Here's what I'm not understanding...
As the CS Roundtable Commissioner, how did you not already know of this rule? Whether by word of mouth from other District Cub leaders or by the visits/discussions with this troop prior to your joining it? I know that every prospective parent meeting we sit in, stuff like this is brought up by us or the parent (our troop also doesn't allow women to camp with the troop, but they can be an ASM, all of which is another story for a different thread).
The bulk of this parents scout training and experience is in Cubs, where parents (often times, mothers) have to serve as adult volunteers to literally run the program. Boy Scouts is not like that. I've seen time and again, long time Cub adults come to Boy Scout troops thinking they have to volunteer like they used to, and that's not necessarily the case any longer. Why not keep working with the Cubs, while your son moves up to Boy Scouts? What's wrong with being a overly trained member of the Troop Committee or one day, the Chair?
Your Wood Badge training teaches you that all this is about the Boys, not the beads (or any other adult awards/recognition). I'm not saying you should up and leave the troop nor am I saying that you need to stay because your son has already made friends. But what I would say is this, talk with your son. Ask him bluntly and honestly and see if he wants you to be around as much as you're wanting to. Then take his answer and accept it. If he wants you around on these campouts and other outings, tell him of the troop's (CO) woman policy and see what he'd like to do, stay or visit other troops? If he doesn't, accept it, and maybe find another position within the troop (or district) to continue to serve in, and at the same time, have interaction with your son in a Scouting experience.
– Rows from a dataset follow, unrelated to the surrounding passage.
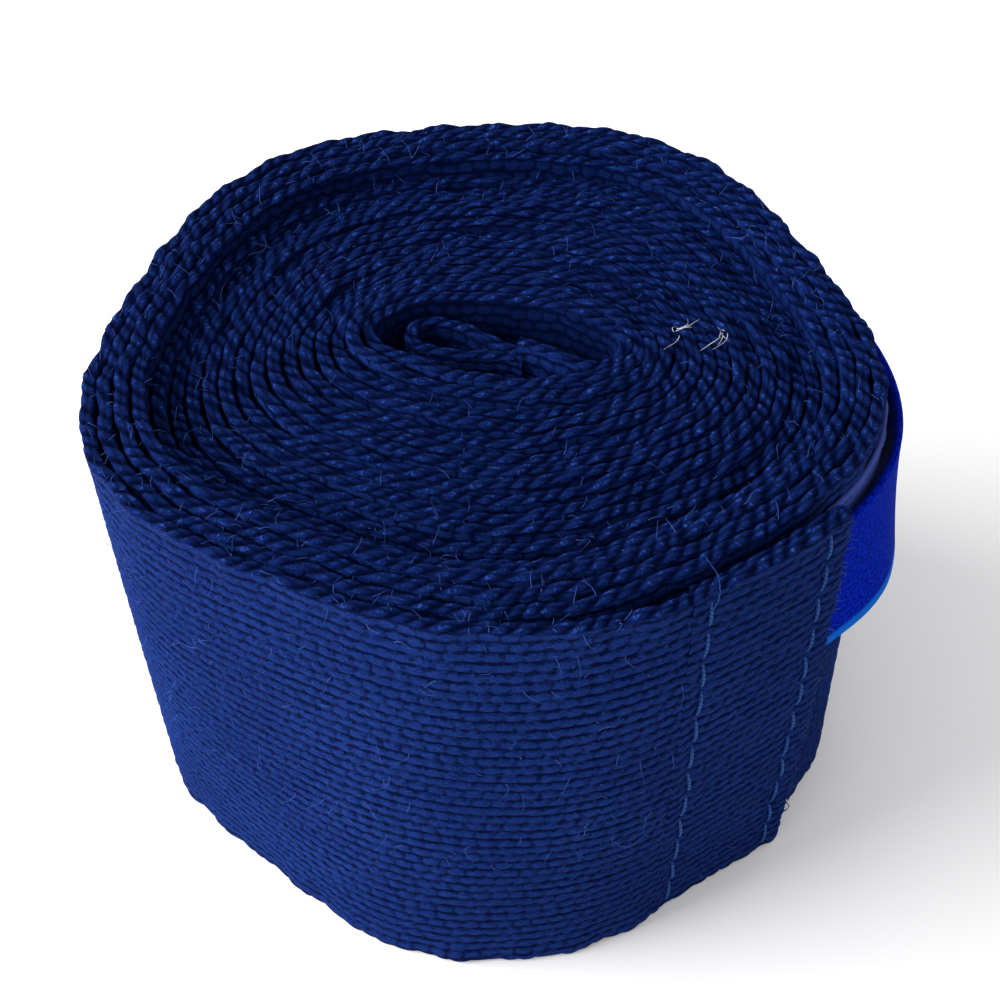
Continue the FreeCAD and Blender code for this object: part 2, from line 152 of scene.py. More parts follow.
class Colours(bpy.types.PropertyGroup):
    """Linear colours of the cotton, the tape and the threads; the cotton's deep and glint colours are
    painted shade and painted highlight.
    """
    yarn: colour("Yarn", (0.0038, 0.0125, 0.085), "Ridges of the cotton yarn")
    # Pale yarn colour: the fuzz, flecks and pale strands of the cotton, and the loop pile's light tone; on
    # the woven edge it also carries painted glints on the loop tops.
    pale_yarn_and_glint: colour("Light yarn", (0.014, 0.046, 0.23), "Fuzzy, worn tops of the yarn")
    # Painted shade colour: the cotton's gaps between yarns, nicks between edge loops, woven edges and inner
    # faces are darkened towards it; the loop pile also uses it as its own dark tone.
    deep_yarn_and_shade: colour("Deep yarn", (0.0008, 0.0025, 0.024), "Pits between the yarns")
    # Painted highlight colour for the glints on the edge loops.
    yarn_glint: colour("Yarn glint", (0.03, 0.12, 0.55), "Glints on the loops of the woven edge")
    tape: colour("Tape", (0.0005, 0.0026, 0.15), "Back of the hook tape")
    tape_edge: colour("Tape edge", (0.002, 0.10, 0.45), "Woven border of the hook tape")
    tape_fleck: colour("Tape fleck", (0.001, 0.016, 0.36), "Paler flecks of the tape's back")
    thread: colour("Thread", (0.012, 0.085, 0.36), "Sewing thread")
    fibre: colour("Fibre", (0.05, 0.11, 0.40), "Stray fibres of the yarn")
    lint: colour("Lint", (0.62, 0.66, 0.72), "Bits of pale lint")
    floor: colour("Floor", (0.93, 0.93, 0.93), "Studio floor")


GROUPS = {"roll_shape": RollShape, "band_sizes": BandSizes, "closure_sizes": ClosureSizes,
          "wrap_colours": Colours}


# ---------------------------------------------------------------- the wound path, in metres
def polar(radius, degrees):
    """Points at these radii and angles."""
    turn = np.radians(degrees)
    return np.stack([radius * np.cos(turn), radius * np.sin(turn)], axis=-1)


def smooth(value):
    """0 to 1 with soft ends."""
    value = np.clip(value, 0.0, 1.0)
    return value * value * (3.0 - 2.0 * value)


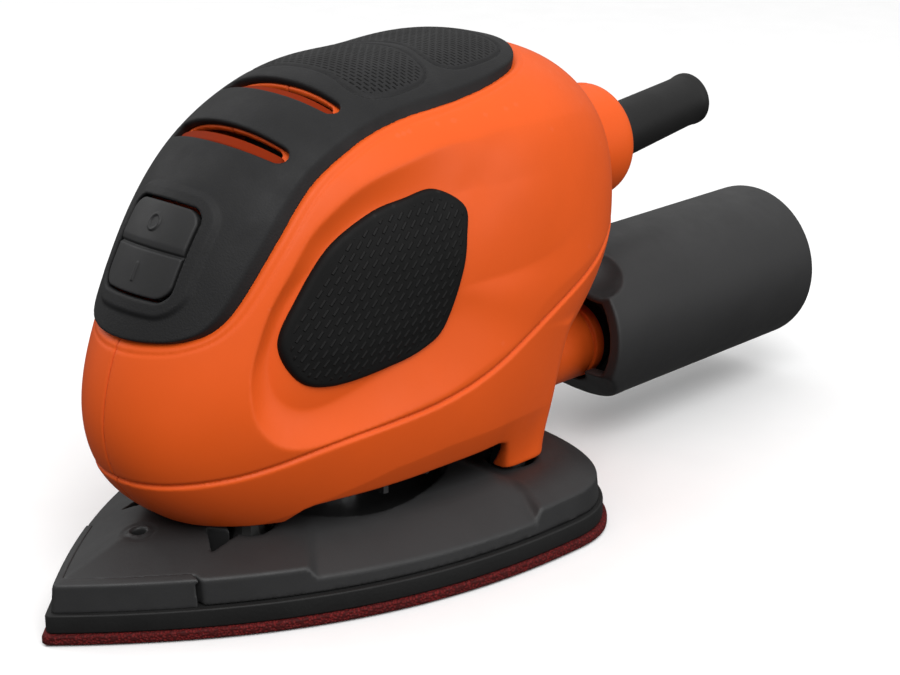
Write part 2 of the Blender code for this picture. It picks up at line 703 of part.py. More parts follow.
def build_brackets(palette):
    """Bearing bracket under the motor and bearing cap above it."""
    bottom = LOWER_BEARING_BOTTOM
    profile = ((BEARING_OUTER + GAP, bottom), (24.0, bottom - 1.0), (27.6, bottom + 1.0),
               (27.6, bottom + 4.0), (15.0, bottom + 4.0), (14.0, bottom + 8.2),
               (SHAFT_RADIUS + 2.0, bottom + 8.2), (SHAFT_RADIUS + 2.0, bottom + 7.3),
               (BEARING_OUTER + GAP, bottom + 7.3))
    turned("motor_bracket", profile, (0, AXIS_Y, 0), palette["frame"], steps=24)
    top = UPPER_BEARING_BOTTOM
    cap = ((BEARING_OUTER + GAP, top), (BEARING_OUTER + 2.5, top), (BEARING_OUTER + 2.5, top + 8.2),
           (SHAFT_RADIUS + 0.5, top + 8.2), (SHAFT_RADIUS + 0.5, top + 7.3),
           (BEARING_OUTER + GAP, top + 7.3))
    turned("upper_bearing_cap", cap, (0, AXIS_Y, 0), palette["rubber"], steps=20)


def build_brushes(palette):
    """Brush holders with their carbon brushes and pressure springs on both sides."""
    for side, word in ((-1, "left"), (1, "right")):
        start = COMMUTATOR_RADIUS + 2.0
        holder = box(f"brush_holder_{word}",
                     (min(side * start, side * 26.0), AXIS_Y - 4.6, BRUSH_Z - 4.0),
                     (max(side * start, side * 26.0), AXIS_Y + 4.6, BRUSH_Z + 4.0),
                     palette["frame"])
        cut(holder, box("channel", (min(side * 5, side * 24.8), AXIS_Y - 3.1, BRUSH_Z - 2.6),
                        (max(side * 5, side * 24.8), AXIS_Y + 3.1, BRUSH_Z + 2.6)))
        near = side * (COMMUTATOR_RADIUS + GAP)
        far = side * (COMMUTATOR_RADIUS + 8.0)
        box(f"brush_{word}", (min(near, far), AXIS_Y - 2.8, BRUSH_Z - 2.3),
            (max(near, far), AXIS_Y + 2.8, BRUSH_Z + 2.3), palette["carbon"])
        brush_spring(f"brush_spring_{word}", side, palette["steel"])


def brush_spring(name, side, material, turns=3, steps=8, sides=4):
    """Small coil between a brush and the end of its holder."""
    start = COMMUTATOR_RADIUS + 9.7
    length = 4.6
    rings = []
    for i in range(turns * steps + 1):
        turn = 2 * math.pi * i / steps
        along = start + length * i / (turns * steps)
        ring = []
        for j in range(sides):
            bend = 2 * math.pi * j / sides
            radius = 1.6 + 0.35 * math.cos(bend)
            ring.append((side * (along + 0.35 * math.sin(bend)),
                         AXIS_Y + radius * math.cos(turn), BRUSH_Z + radius * math.sin(turn)))
        rings.append(ring)
    return loft(name, rings, material)


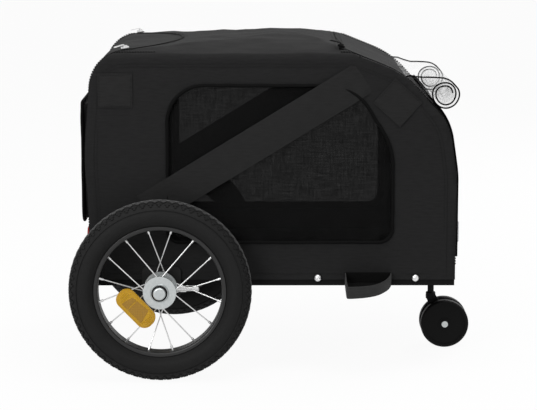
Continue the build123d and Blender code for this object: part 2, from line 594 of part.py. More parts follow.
# ---- nose caster --------------------------------------------------------------------------------------------
def caster():
    axle_x = CASTER_X + CASTER_TRAIL
    disc_in = CASTER_WEB / 2 + CASTER_GAP
    depth = CASTER_HALF_W - disc_in
    section = Pos(depth / 2, CASTER_R / 2) * Rectangle(depth, CASTER_R)
    section = fillet(section.vertices().sort_by(Axis.Y)[-2:], 5)
    section -= Pos(depth, CASTER_R * 0.42) * Rectangle(2.4, CASTER_R * 0.84)
    section -= Pos(depth / 2, 0) * Rectangle(2 * depth, 2 * (PIN_R + 0.02))
    section += Pos(depth / 2 - 0.6, PIN_R + 3) * Rectangle(depth + 1.2, 6 - 0.04)
    discs = [Pos(axle_x, s * disc_in, CASTER_R) * Rot(0, 0, 90 * s) * revolve(section, Axis.X) for s in (-1, 1)]
    keep("caster_wheels", *discs)
    half = CASTER_HALF_W + SEAT
    pin = rod((axle_x, -half, CASTER_R), (axle_x, half, CASTER_R), PIN_R)
    for s in (-1, 1):
        pin += rod((axle_x, s * half, CASTER_R), (axle_x, s * (half + PIN_HEAD_T), CASTER_R), PIN_HEAD_R)
    keep("caster_axle", pin)

    neck_z = 2 * CASTER_R
    web = wrapped_plate((axle_x, CASTER_R, PIN_R + 7), (CASTER_X, neck_z + 4, NECK_R), CASTER_WEB / 2)
    neck = rod((CASTER_X, 0, neck_z), (CASTER_X, 0, neck_z + NECK_L), NECK_R)
    neck = fillet(neck.faces().sort_by(Axis.Z)[-1].edges(), 2.5)
    stem = rod((CASTER_X, 0, neck_z + 4), (CASTER_X, 0, RAIL_LOW_Z - 2), STEM_R)
    hole = rod((axle_x, -20, CASTER_R), (axle_x, 20, CASTER_R), PIN_R + FIT)
    keep("caster_yoke", web + neck + stem - hole)

    top = RAIL_LOW_Z - SEAT
    socket = rod((CASTER_X, 0, top - SOCKET_L), (CASTER_X, 0, top), SOCKET_R)
    plate = box_between(CASTER_X - 28, FRONT_TUBE_X + 14, -32, 32, top - 3, top)
    plate = fillet(plate.edges().filter_by(Axis.Z), 6)
    bore = rod((CASTER_X, 0, 0), (CASTER_X, 0, FAR), STEM_R + FIT)
    keep("caster_bracket", socket + plate - bore)


def wrapped_plate(low, high, half):
    """A flat plate in the side view whose outline wraps round two circles, each (x, z, radius)."""
    (x0, z0, r0), (x1, z1, r1) = low, high
    length = math.hypot(x1 - x0, z1 - z0)
    ux, uz = (x1 - x0) / length, (z1 - z0) / length
    lean = (r0 - r1) / length
    across = math.sqrt(1 - lean**2)
    touch = []
    for s in (1, -1):
        nx = ux * lean - s * uz * across
        nz = uz * lean + s * ux * across
        touch.append(((x0 + nx * r0, z0 + nz * r0), (x1 + nx * r1, z1 + nz * r1)))
    (a, b), (d, c) = touch
    face = make_face(Polyline(a, b, c, d, close=True)) + Pos(x0, z0) * Circle(r0) + Pos(x1, z1) * Circle(r1)
    return extrude(SIDE_VIEW * face, half, both=True)


base_frame()
side_hoops()
floor()
axle_brackets()
tow_bracket()
side_cover()
end_covers()
door_fittings()
rain_cover()
side_trim()
wheel("right", -1)
wheel("left", 1)
caster()

os.makedirs("parts", exist_ok=True)
for node, shape in PARTS.items():
    export_step(Pos(-MID_X, 0, 0) * shape, f"parts/{node}.step")
print(len(PARTS), "nodes, middle x", MID_X)
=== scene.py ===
# %% [markdown]
# # A dog trailer for a bicycle
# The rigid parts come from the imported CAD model: tubes, hubs, spokes, brackets, the caster. This lesson gives them
# their finishes and makes what a CAD program is poor at: cloth, nets, stitching, zips, a rolled clear sheet, a
# padded mat and a tyre with knobs. Sizes are in millimetres from the wheel axle, as on a workshop drawing, and one
# helper turns them into Blender's metres.

# %% Load the frame
import bpy, bmesh, math
from mathutils import Matrix, Vector
from mathutils.bvhtree import BVHTree


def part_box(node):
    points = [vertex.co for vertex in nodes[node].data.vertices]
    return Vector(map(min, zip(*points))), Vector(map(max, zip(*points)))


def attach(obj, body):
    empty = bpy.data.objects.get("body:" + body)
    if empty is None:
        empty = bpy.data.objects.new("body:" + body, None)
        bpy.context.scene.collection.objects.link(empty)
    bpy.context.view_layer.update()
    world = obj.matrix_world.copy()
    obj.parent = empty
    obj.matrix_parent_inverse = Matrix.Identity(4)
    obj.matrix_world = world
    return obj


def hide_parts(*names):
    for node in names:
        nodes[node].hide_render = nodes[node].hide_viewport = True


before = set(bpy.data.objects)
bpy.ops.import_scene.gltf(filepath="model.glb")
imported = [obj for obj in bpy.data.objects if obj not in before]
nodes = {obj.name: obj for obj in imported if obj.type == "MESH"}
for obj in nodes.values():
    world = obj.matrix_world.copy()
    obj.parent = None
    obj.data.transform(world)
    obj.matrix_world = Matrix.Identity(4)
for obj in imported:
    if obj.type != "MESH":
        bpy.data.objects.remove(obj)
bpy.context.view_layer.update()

scene = bpy.context.scene
scene.view_settings.view_transform = "Standard"

# %% [markdown]
# The wheel axle is not the middle of the footprint, so drawing places are shifted by that distance. The cabin's
# half width and the wheels' places are measured on the CAD nodes rather than typed again.

# %% Drawing places
AXLE = (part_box("tyre_right")[0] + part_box("tyre_right")[1]) / 2
SHIFT = -AXLE.x * 1000
SIDE = -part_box("side_panel_right")[0].y * 1000
TRACK = -AXLE.y * 1000
HEM, EAVE, REAR, FRONT = 157.5, 531.0, -114.0, 487.0


def at(x, y, z):
    """A place on the drawing, in metres."""
    return Vector((x - SHIFT, y, z)) / 1000


print("axle", AXLE, "cabin half width", SIDE, "half track", TRACK)

# %% [markdown]
# The camera stands a little above the roof, more than three metres away, and looks slightly down on the right
# side with a long lens. The lamps are large and soft: one above, one over the near side, one behind. The floor is
# pale and keeps the shadow, and the background is white to the camera, to reflections and to clear pieces.

# %% Camera
cam_data = bpy.data.cameras.new("camera")
cam_data.sensor_width, cam_data.lens = 36, 135.55
camera = bpy.data.objects.new("camera", cam_data)
scene.collection.objects.link(camera)
camera.location = Vector((AXLE.x + 0.171, AXLE.y - 3.241, AXLE.z + 0.678))
camera.rotation_euler = (math.radians(90 - 9.4), 0, math.radians(-0.11))
scene.camera = camera
print("camera at", camera.location)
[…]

Our troop doesn't allow mom's to camp with the troop, but that doesn't mean they can't be heavily involved. A number of them are.
The troop I grew up in, not long ago, had serious problems finding enough adults to "staff" troop outings, I think we had some events that got cancelled because we didn't have the adults to do them. My mom really enjoyed camping and hiking and everything (she's done parts of the AT), but for some reason, she never offered to go, or we (the troop or her sons) never asked her to go with us. I have no idea if that made her mad or upset, but she never voiced that to me for whatever reason. All that to say, I still look back on my Scouting days as a youth with very high regard and would do everything all over again in a second and she knows that.
I'm sorry this has you so upset, hopefully you'll figure something out and your son will have a valuable Scouting experience with or without you.